Sound the bells. I survived the Colorado Crash of 2012. I’m alive. Woohoo!
Yesterday I finally started feeling back to my normal sickley self, not my deadly sickley self. And it feels good to be able to be out of bed for more than an hour a day. That tends to wear on a girl…at least a little. I can’t believe what a disaster my Colorado vacation was. It’s funny I’m still referring to it as a vacation. That’s like taking someone to the DMV and calling it a date. It was really hard for me to enjoy my time there because I was in constant recovery, catch up, and crash mode and the cycle didn’t break the whole time I was there. I had to say no to things and miss out on things which I’m typically “OK” with but this time I felt real sadness and anger about it. I wanted to blame someone, I wanted a reason, I wanted to “talk to the manager” about this. I wanted it to be somebody’s fault and somebody to fix it. But, that’s not how it works. These are the things that teach us grace and surrender and sometimes getting the lesson is the most painful part. By the last night I had broken down in tears just exhausted from being exhausted and feeling like the Debbie of all Downers. This illness tends to turn its victims into high maintenance fun suckers when it’s at its worst, and nobody likes to be around that. By the end I was tired of who I was on that trip and what I required. But my brothers talked me through it and we decided that next vacation we take, we aren’t making an itinerary. We’re not overcommitting to engagements and we’ll try to just take each day as it comes. We’re going to try to effectively do nothing–something I’m pretty spectacular at and most people are still getting the hang of. I’m happy to teach my ways. I’m doing nothing right now!

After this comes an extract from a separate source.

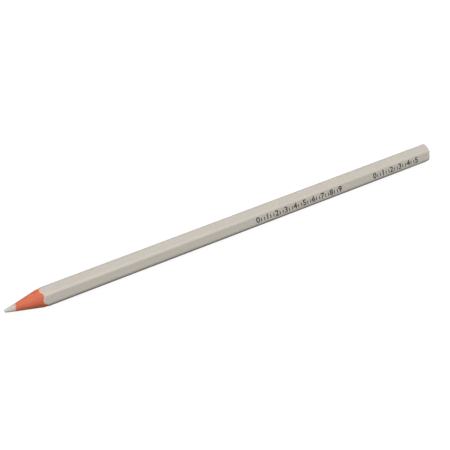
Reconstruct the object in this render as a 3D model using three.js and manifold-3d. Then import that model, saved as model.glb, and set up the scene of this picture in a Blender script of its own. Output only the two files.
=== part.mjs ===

As hard as the last two weeks have been, I feel like it is all starting to pay off because now I find myself in Paradise. My sisters in-laws left yesterday morning for a three-week trip to Africa. When they told me about their voyage months ago my first question was what they were going to do with Mikey–an enormous yellow lab and king of the household. When they threw around options I casually mentioned that Hey, I have nothing to do in August (or any month ever for that matter) and I could watch Mikey for them if they preferred he had a dogsitter. A few days later they took me up on the offer and even allowed me to bring Monty here too. So now, after all the exhaustion, noise, chaos, itineraries, plans and breaking of plans, I find myself in a beautiful California home with two loveable drooling teddy bears, and I could not feel more at peace having arrived. When I wake up in the morning, there is silence, and there is no itinerary to follow. DO YOU KNOW HOW GREAT THAT IS!?!?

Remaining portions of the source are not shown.